Deep inelastic scattering as x -> 1 using soft-collinear effective theory
Aneesh V. Manohar
TL;DR
This work applies soft-collinear effective theory to the x→1 endpoint of deep inelastic scattering, enabling systematic resummation of Sudakov double logarithms by separating scales Q^2, Q^2(1−x), and Λ_QCD^2. By matching the QCD current onto SCET currents in both target and Breit frames, and then matching the bilocal operators onto parton distributions, the authors derive anomalous dimensions that are linear in ln μ (and ln N for moments) and show the resummed results are free of Landau pole singularities. The analysis yields explicit one-loop results for the SCET current and quark-distribution renormalization, reproduces known DIS moments, and provides an exponentiated form for F_N with controlled higher-order corrections.

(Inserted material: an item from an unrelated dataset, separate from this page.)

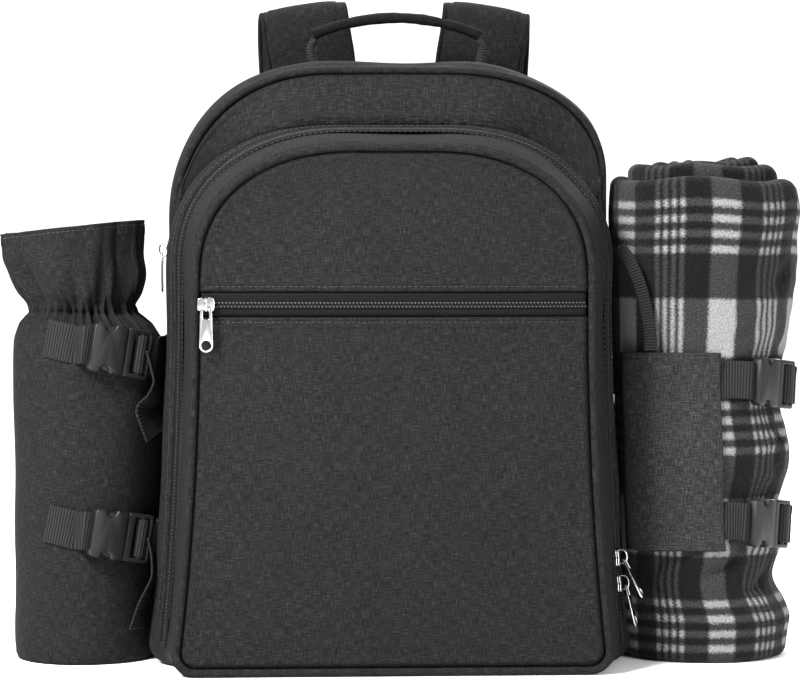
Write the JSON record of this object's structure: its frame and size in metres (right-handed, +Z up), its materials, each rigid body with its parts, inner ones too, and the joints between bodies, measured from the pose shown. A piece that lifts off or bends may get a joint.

The work highlights frame-dependent infrared cancellations, connects to Collins-Soper bilocal operators, and clarifies differences between DIS and B decays, with implications for precision endpoint phenomenology.
Abstract
Soft-collinear effective theory (SCET) is used to sum Sudakov double-logarithms in the x ->1 endpoint region for the deep inelastic scattering structure function. The calculations are done in both the target rest frame and the Breit frame. The separation of scales in the effective theory implies that the anomalous dimension of the SCET current is linear in ln mu, and the anomalous dimension for the Nth moment of the structure function is linear in ln N, to all orders in perturbation theory. The SCET formulation is shown to be free of Landau pole singularities. Some important differences between the deep inelastic structure function and the shape function in B decay are discussed.